Memory hierarchy considerations for cost-effective cluster computing 

X. Du, X. Zhang, and Z. Zhu 

IEEE Transactions on Computers, Vol. 49, No. 9, 2000, pp. 915-933.  

Abstract 

Using off-the-shelf commodity workstations and PCs to build a cluster
for parallel computing has become a common practice.  The
cost-effectiveness of a cluster computing platform for a given budget
and for certain types of applications is mainly determined by its
memory hierarchy and the interconnection network configurations of the
cluster.  Finding such a cost-effective solution from exhaustive
simulations would be highly time-consuming; and predictions from
measurements on existing clusters would be impractical. We present an
analytical model for evaluating the performance impact of memory
hierarchies and networks on cluster computing.

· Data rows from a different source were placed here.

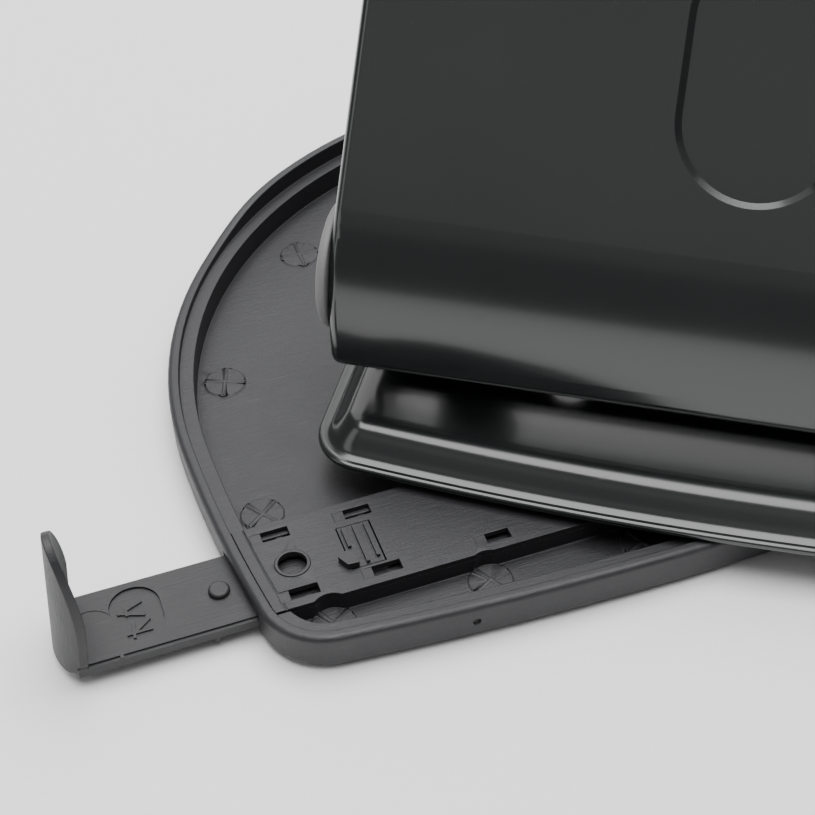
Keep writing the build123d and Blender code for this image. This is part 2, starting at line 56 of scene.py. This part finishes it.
# ---- the studio, in metres; a softbox is its name, place, aim, size and brightness
FLOOR_HALF = 6.0
SKY_STRENGTH = 0.18
SOFTBOXES = [
    ("back_wall", (0.55, 1.35, 1.05), (0, 0, 0.1), (2.8, 1.9), 1.45),
    ("overhead", (0.10, 0.08, 1.25), (0, 0, 0), (1.4, 1.35), 6.2),
    ("front_fill", (-0.56, -0.67, 0.90), (0, 0, 0), (1.1, 0.22), 0.22),
    ("front_fill_wide", (-0.55, -0.66, 0.93), (0, 0, 0), (1.4, 0.70), 0.16),
    ("left_strip", (-1.0, 0.05, 0.42), (0, 0, 0.03), (0.3, 0.9), 1.3),
]

# ---- how hard edges are eased: widths in millimetres, the weld in metres, the angle in degrees
EASED = {"confetti_tray": 0.16, "guide_cover": 0.09, "hinge_cap_left": 0.35, "hinge_cap_right": 0.35,
         "punch_frame": 0.15, "press_rod": 0.2}
WELD_DISTANCE = 0.000003
EASE_ANGLE = 38
EASE_SEGMENTS = 2
FLAT_WEIGHT = 100


# ------------------------------------------------------------------ shader maths

class Number:
    """A node's output that adds Math nodes when it is used in a sum."""

    def __init__(self, recipe, socket):
        self.recipe = recipe
        self.socket = socket

    def combine(self, operation, left, right):
        return self.recipe.add("ShaderNodeMath", {"operation": operation}, {0: left, 1: right})

    def __add__(self, other):
        return self.combine("ADD", self, other)

    def __radd__(self, other):
        return self.combine("ADD", other, self)

    def __sub__(self, other):
        return self.combine("SUBTRACT", self, other)

    def __rsub__(self, other):
        return self.combine("SUBTRACT", other, self)

    def __mul__(self, other):
        return self.combine("MULTIPLY", self, other)

    def __rmul__(self, other):
        return self.combine("MULTIPLY", other, self)

    def __gt__(self, other):
        return self.combine("GREATER_THAN", self, other)


class Recipe:
    """A material being written: every node comes from add()."""

    def __init__(self, name):
        self.material = bpy.data.materials.new(name)
        self.material.use_nodes = True
        self.tree = self.material.node_tree
        self.shader = self.tree.nodes["Principled BSDF"]

    def add(self, kind, settings=None, values=None, output=0):
        node = self.tree.nodes.new(kind)
        for key, value in (settings or {}).items():
            setattr(node, key, value)
        self.fill(node, values or {})
        return Number(self, node.outputs[output])

    def fill(self, node, values):
        for key, value in values.items():
            if isinstance(value, Number):
                self.tree.links.new(value.socket, node.inputs[key])
            else:
                node.inputs[key].default_value = value

    def place(self):
        return self.add("ShaderNodeTexCoord", output="Object")

    def noise(self, scale, detail=2.0, rough=0.5, stretch=None):
        """Smooth noise from 0 to 1; scale is how many lumps there are in a metre."""
        where = self.place()
        if stretch:
            where = self.add("ShaderNodeMapping", values={"Vector": where, "Scale": stretch})
        values = {"Vector": where, "Scale": scale, "Detail": detail, "Roughness": rough}
        return self.add("ShaderNodeTexNoise", values=values)

    def blend(self, factor, first, second):
        values = {"Factor": factor, 6: first, 7: second}
        return self.add("ShaderNodeMix", {"data_type": "RGBA"}, values, output=2)

    def bump(self, height, distance, strength=1.0, normal=None):
        values = {"Height": height, "Distance": distance, "Strength": strength}
        if normal:
            values["Normal"] = normal
        return self.add("ShaderNodeBump", values=values)

    def surface(self, **values):
        self.fill(self.shader, {key.replace("_", " "): value for key, value in values.items()})
        return self.material


def rgb(red, green, blue):
    return (red, green, blue, 1.0)


def moulded_plastic(name, dark, light, rough, drag=(1.0, 6.0, 1.0)):
    """Near-black moulded plastic: spark-eroded grain, drag marks, scuffs and dull patches."""
    recipe = Recipe(name)
    grain = recipe.noise(scale=3000, detail=4.0, rough=0.7)
    patches = recipe.noise(scale=55, detail=6.0, rough=0.65)
    marks = recipe.noise(scale=420, detail=4.0, rough=0.7, stretch=drag)
    scuffs = recipe.noise(scale=1000, detail=2.0, stretch=(0.10, 1.0, 1.0)) > 0.69
    colour = recipe.blend(patches, dark, light)
    roughness = rough + patches * 0.26 + grain * 0.14 + marks * 0.12 - scuffs * 0.08
    normal = recipe.bump(marks, distance=0.00012, strength=0.5)
    normal = recipe.bump(grain, distance=0.00005, strength=0.7, normal=normal)
    return recipe.surface(Base_Color=colour, Roughness=roughness, Normal=normal, IOR=1.5)


def black_enamel():
    """Stoved gloss enamel on pressed steel: slight orange peel, dust nibs, hairline scratches."""
    recipe = Recipe("black_enamel")
    peel = recipe.noise(scale=520, detail=1.0)
    haze = recipe.noise(scale=45, detail=4.0)
    nibs = recipe.noise(scale=2300, detail=0.0) > 0.82
    hairs = recipe.noise(scale=700, detail=2.0, stretch=(0.05, 1.0, 1.0)) > 0.74
    colour = recipe.blend(haze, rgb(0.0065, 0.0078, 0.0080), rgb(0.0105, 0.0125, 0.0125))
    roughness = 0.16 + haze * 0.08 + hairs * 0.05
    normal = recipe.bump(peel, distance=0.000012, strength=0.10)
    normal = recipe.bump(nibs, distance=0.00001, strength=0.35, normal=normal)
    return recipe.surface(
        Base_Color=colour, Roughness=roughness, Normal=normal,
        IOR=1.62, Coat_Weight=0.25, Coat_Roughness=0.10)


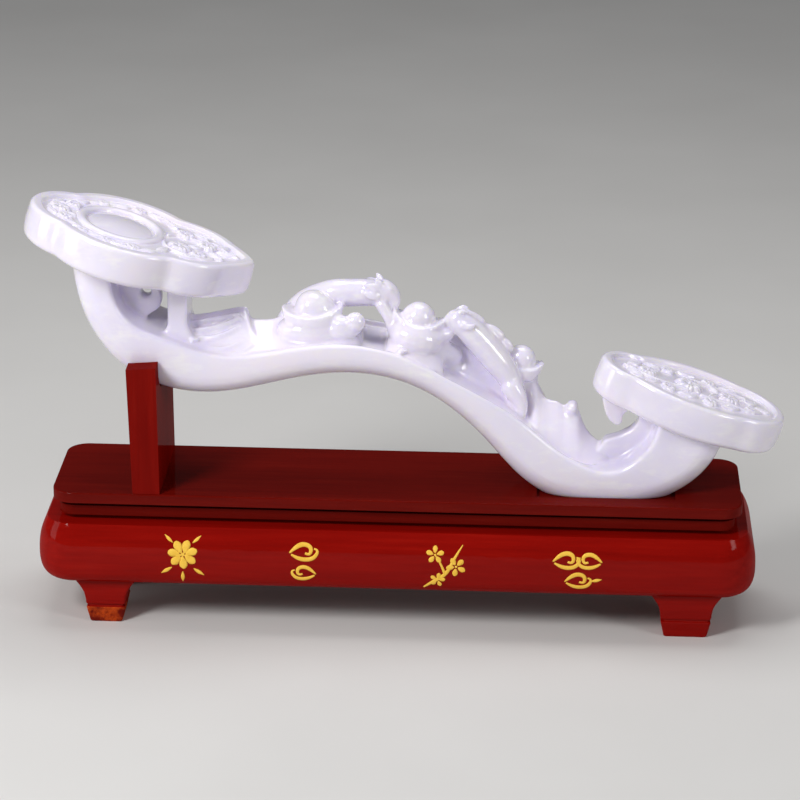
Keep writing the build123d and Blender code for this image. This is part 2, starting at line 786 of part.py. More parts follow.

The model covers the
memory hierarchy of a single SMP, a cluster of workstations/PCs, or a
cluster of SMPs by changing various architectural parameters.  Network
variations covering both bus and switch networks are also included in
the analysis.  Different types of applications are characterized by
parameterized workloads with different computation and communication
requirements.  The model has been validated by simulations and
measurements.  The workloads used for experiments are both scientific
applications and commercial workloads.  Our study shows that the depth
of the memory hierarchy is the most sensitive factor affecting the
execution time for many types of workloads.  However, the
interconnection network cost of a tightly coupled system with a short
depth in memory hierarchy, such as an SMP, is significantly more
expensive than a normal cluster network connecting independent computer
nodes.  Thus, the essential issue to be considered is the trade-off
between the depth of the memory hierarchy and the system cost.  Based on
analyses and case studies, we present our quantitative recommendations
for building cost-effective clusters for different workloads.